Saturday, June 27, 2009

Birds Fly High Over the Rainbow?...Minneapolis

A fuzzy blue parrot passed by me. Andi clapped saying, “Good for you. You cute parrot that kids love. Start them off early. That’s right,” she is still clapping . I look down to realize he had a Corona shirt on to promote the brand. To whom? I wonder. Children trying to decide what beer they want?

Disturbingly enough the bird flew closer on his prey while my group ate at one of the two food courts. A small girl reached her hand out from her stroller towards his wing. I could not see how this helped Corona sell their drinks until another small toddler ran to the parrot as another Corona representative not in costume gave the parents information as they took the parrot and girls picture just like at Disney. How freakishly cunning marketers can be!

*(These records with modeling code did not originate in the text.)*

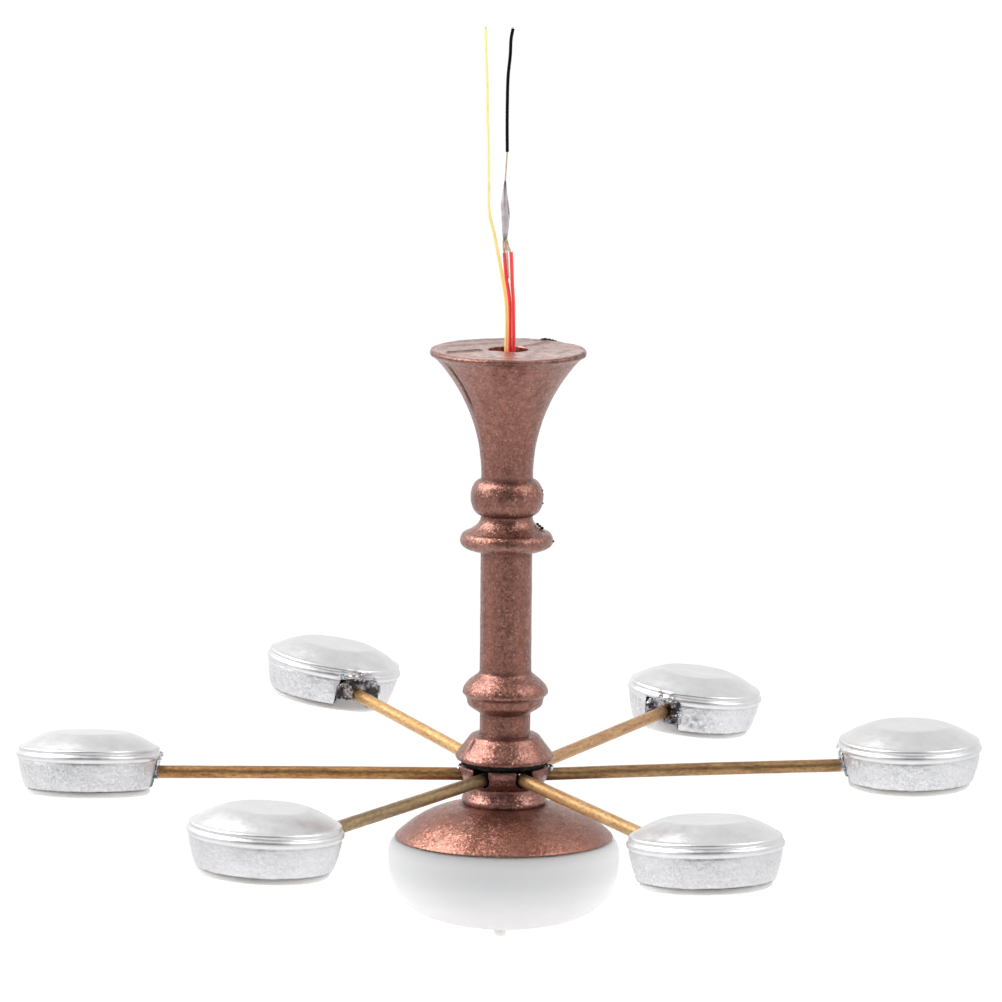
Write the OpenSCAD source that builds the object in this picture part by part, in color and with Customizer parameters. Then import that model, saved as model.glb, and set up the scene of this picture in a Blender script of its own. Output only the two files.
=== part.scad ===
// Miniature six-arm ceiling light for a 1:12 dolls' house, in millimetres.
// The origin is the centre of the column's flat top face, and +Z points up, to the ceiling.

/* [Column] */
// Radius of the flat face that meets the ceiling
canopy_r = 6.35; // [5.6:0.05:7.2]
// Height of the trumpet-shaped canopy
canopy_h = 10.3; // [9.5:0.1:10.5]
// Radius of the plain shaft
shaft_r = 2.1; // [1.9:0.05:2.3]
// Distance from the ceiling to the bottom of the skirt
column_h = 33.6; // [33:0.1:36]
// Radius of the bead under the canopy
bead_r = 2.95; // [2.6:0.05:3.3]
// Radius of the ogee collar under the bead
collar_r = 3.8; // [3.5:0.05:4.2]
// Radius of the lower collar
lower_collar_r = 3.5; // [3.3:0.05:3.9]
// Radius of the skirt over the hub
skirt_r = 4.05; // [3.85:0.05:4.5]
// Radius of the bore that the supply wires run in
bore_r = 1.3; // [1.2:0.05:1.4]
// Radius of the wire outlet in the top face
outlet_r = 1.62; // [1.45:0.01:1.75]

/* [Hub] */
// Radius of the castellated rim
hub_rim_r = 3.7; // [3.6:0.05:3.9]
// Radius of the ring at the foot of the hub
hub_ring_r = 3.5; // [3.3:0.05:3.7]
// Radius of the cavity that holds the ends of the arms
hub_cavity_r = 2.7; // [2.6:0.05:2.8]
// Half the width of the notch that an arm lies in
notch_r = 0.7; // [0.6:0.05:0.9]

/* [Cap and globe] */
// Radius of the domed cap
cap_r = 8.95; // [8.7:0.05:9.2]
// Rise of the dome above its lip
cap_rise = 2.9; // [2.7:0.05:3.1]
// Thickness of the cap
cap_wall = 0.6; // [0.5:0.05:0.7]
// Lean of the cap and the globe, front edge up, in degrees
cap_tilt = 2.5; // [0:0.5:3]
// Radius of the globe
globe_r = 9.45; // [9.2:0.05:9.8]
// Depth of the globe below its widest line
globe_depth = 5.9; // [5:0.1:6.5]
// Thickness of the globe's wall
globe_wall = 0.6; // [0.5:0.05:0.8]

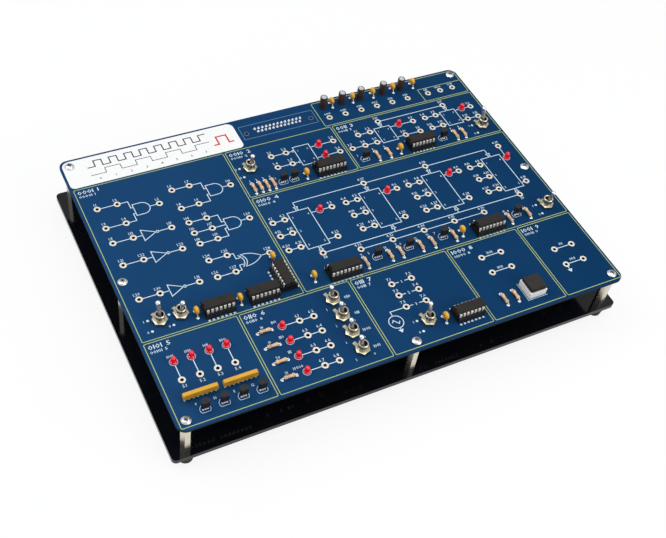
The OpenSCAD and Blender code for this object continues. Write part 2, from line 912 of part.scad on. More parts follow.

After a few days in the wilderness and nature it was an abrupt flip to enter Minneapolis for the Mall of America. Jackson Turner wrote, “And now, four centuries from the discovery of America, at the end of a hundred years of life under the Constitution, the frontier has gone, and with its going has closed the first period of American history.” What is the future?

If the future is all we have because the past does not include the frontier, and we are merely a consumer driven market, what does that say about our society? I hope we will not produce a society that manipulates children in order to reach their parents’ wallets, and possibly place an idea in their heads to buy alcohol.

Minneapolis just made me wish for the frontier once again with less push and pull to buy and more nature.

1 comment:

  1. Interesting ideas here, Emily. It's hard to imagine what Turner would have had to say about frontiers of consumerism and about the mall of America. Great description/opening, too!